CRISPR–Cas system enables fast and simple genome editing of industrial Saccharomyces cerevisiae strains

• Published in: Metabolic engineering communications Vol. 2; pp. 13 - 22
• Main Authors: Stovicek, Vratislav, Borodina, Irina, Forster, Jochen
• Format: Journal Article
• Language: English
• Published: Elsevier 01.12.2015
• Subjects: alleles; biorefining; diploidy; energy; engineering; feedstocks; gene editing; polyploidy; reporter genes; Saccharomyces cerevisiae; yeasts
• ISSN: 2214-0301; 2214-0301
• DOI: 10.1016/j.meteno.2015.03.001

There is a demand to develop 3rd generation biorefineries that integrate energy production with the production of higher value chemicals from renewable feedstocks.
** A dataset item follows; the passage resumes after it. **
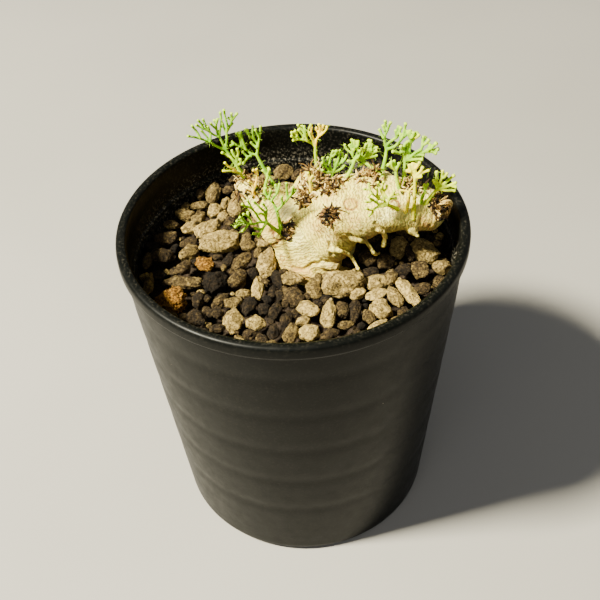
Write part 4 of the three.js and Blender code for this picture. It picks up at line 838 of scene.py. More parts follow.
grain_kinds = [
    rough_stone(f"grain_{i:02}", GRAIN_KIND_SEED + i, i % 2 == 0, COARSE) for i in range(GRAIN_KINDS)
]
lay_stones(
    "grains",
    grain_rows,
    *tumbled(grain_rows),
    [random_tone() - GRAINS_DARKER for _ in grain_rows],
    [0.0] * len(grain_rows),
    grain_kinds,
    [row[4] % GRAIN_KINDS for row in grain_rows],
    stone_material,
)


def mix_solid():
    """The dark mix below the stones: it fills the pot from the floor up, with a rough top. Its colour is
    darker than soil, painted shade for the deep gaps between the stones.
    """
    top = BED_SHOWN + SOIL_LINE
    across = np.linspace(0, inside_radius(top) - MIX_CLEARANCE, MIX_RINGS + 1)
    low, edge = FLOOR_TOP + MIX_CLEARANCE, FLOOR_TOP + MIX_BEVEL
    profile = [
        (0, low),
        (inside_radius(FLOOR_TOP) - MIX_BEVEL - MIX_CLEARANCE, low),
        (inside_radius(edge) - MIX_CLEARANCE, edge),
        *((radius, top) for radius in across[::-1]),
    ]
    points, faces = turned(profile, MIX_SIDES)
    rough = []
    for x, y, z in points:
        lift = noise.fractal(Vector((x, y, 0)) * 0.9, 0.6, 2.1, 4) if z > top - 0.01 else 0
        rough.append((x, y, z + MIX_ROUGHNESS * lift))
    return rough, faces


# The mix's dark colour is painted shade for the deep gaps between the stones.
mix = made("dark_mix", *mix_solid())
mix_material, mix_tree, mix_shader, mix_where = finish("dark_mix", roughness=1.0, specular_ior_level=0.1)
crumbs = cloudy(mix_tree, mix_where, 1.6, 5, 0.7)
mix_and_gap_shade = ramped(mix_tree, crumbs, MIX_AND_GAP_SHADE_TONES)
mix_tree.links.new(mix_and_gap_shade, mix_shader.inputs["Base Color"])
raised(mix_tree, mix_shader, crumbs, 0.6)
mix.data.materials.append(mix_material)
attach(mix, BODY)
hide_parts("gravel")

# The stem
# One pale swollen stem, wrinkled like thin hide over a fleshy body. It forks just above the stones; shoots
# that died left knobs and brown scars on it, and roots that grew in the air dried under the long limb.

# Balls from the soil line up, each row of balls one limb: x, y, z and radius.
LIMBS = [
    [(3.6, 1.5, -19, 2.2), (3.9, 1.5, -8, 6), (3.7, 1.6, -2.4, 7.6), (2, 3.2, 3.4, 6.6),
     (-0.8, 4.8, 6.8, 5.5), (-4.6, 6.4, 10, 4.4), (-8.8, 8.3, 13, 2.8)],
    [(6.2, 2.2, -3, 6.2), (8.4, 3.2, 4.6, 5.8), (9.4, 3.4, 8.4, 6.2)],
    [(6.4, 2, 7.6, 6), (12, 0.4, 10.8, 5), (18, -0.2, 12.3, 4.6), (24, -0.5, 12.6, 4.3),
     (28.4, -0.9, 11.8, 3.8)],
    [(7.5, 6.6, 8, 6.4), (12.5, 5.4, 11.4, 5.4), (18, 4.1, 12.9, 4.8), (24, 2.7, 12.9, 4.2),
     (28, 1.2, 12, 3.6)],
    [(4, 7.2, 7.8, 6.2), (5.2, 10.8, 11.2, 4)],
]
KNOBS = [
    (-3.9, 1.6, 6.8, 2.6),
    (9.2, -1.4, 12, 3.2),
    (14.2, -2, 11, 3.2),
    (8.4, -1.8, 5.4, 3.4),
    (17.5, 5.8, 15.5, 2.6),
]
AIR_ROOTS = [
    [(7.6, -4.3, 6.3, 0.5), (8.0, -5.4, 6.7, 0.42), (9.9, -5.8, 6.6, 0.38), (11, -5.2, 5.4, 0.36),
     (12.1, -4.9, 4, 0.34), (12.8, -5.3, 2.8, 0.33), (13.5, -6.3, 1.6, 0.36)],
    [(12.3, -4.4, 9, 0.5), (12.4, -5.5, 9.4, 0.42), (13.9, -5.9, 9.2, 0.38), (15.3, -4.9, 7.8, 0.36),
     (16.1, -5.2, 6.7, 0.36), (16.7, -5.6, 5.6, 0.34), (17.4, -5.2, 4.4, 0.3), (18.4, -3.3, 3.2, 0.2)],
    [(17.6, -4, 10.8, 0.5), (17.8, -4.9, 10.9, 0.45), (18.8, -4.7, 10.0, 0.45), (19.4, -3.9, 8, 0.4),
     (19.1, -4, 6, 0.42)],
    [(25.1, -3, 9.2, 1.15), (25, -4, 9.9, 1), (25.5, -4.5, 9.4, 0.6), (26.1, -5, 8.8, 0.26)],
    [(5.0, -3.0, 1.6, 1.3), (6.4, -4.4, 2.0, 1.1), (7.8, -5.0, 1.8, 0.95), (8.9, -4.9, 1.3, 0.8)],
    [(1.6, -3.2, -0.4, 1.2), (2.4, -4.8, 0.1, 0.85), (3.6, -5.9, 0.2, 0.55), (4.8, -6.6, -0.1, 0.3)],
]
STEM_BLEND = 3.0
KNOB_BLEND = 2.6
ROOT_BLEND = 0.6
WAVE_HEIGHT = 0.22
STEM_LOW = (-16, -14, -24)
STEM_HIGH = (38, 16, 26)
STEM_CELL = 0.26
COARSE_STEP = 4
STEM_STEP = 0.05
RELIEF_STEP = 0.2
SWELL_SCALE = 0.42
SWELL_HEIGHT = 0.22
PUCKER_STRETCH = (0.9, 0.9, 1.9)
PUCKER_SCALE = 1.1
PUCKER_SHIFT = (9, 4, 2)
PUCKER_SHARPNESS = 2.2
PUCKER_HEIGHT = 0.12
WRINKLE_RATE = 8.5
SURFACE_PULL = 0.8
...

Here, robust and stress-tolerant industrial strains of Saccharomyces cerevisiae will be suitable production organisms. However, their genetic manipulation is challenging, as they are usually diploid or polyploid. Therefore, there is a need to develop more efficient genetic engineering tools. We applied a CRISPR–Cas9 system for genome editing of different industrial strains, and show simultaneous disruption of two alleles of a gene in several unrelated strains with the efficiency ranging between 65% and 78%. We also achieved simultaneous disruption and knock-in of a reporter gene, and demonstrate the applicability of the method by designing lactic acid-producing strains in a single transformation event, where insertion of a heterologous gene and disruption of two endogenous genes occurred simultaneously. Our study provides a foundation for efficient engineering of industrial yeast cell factories.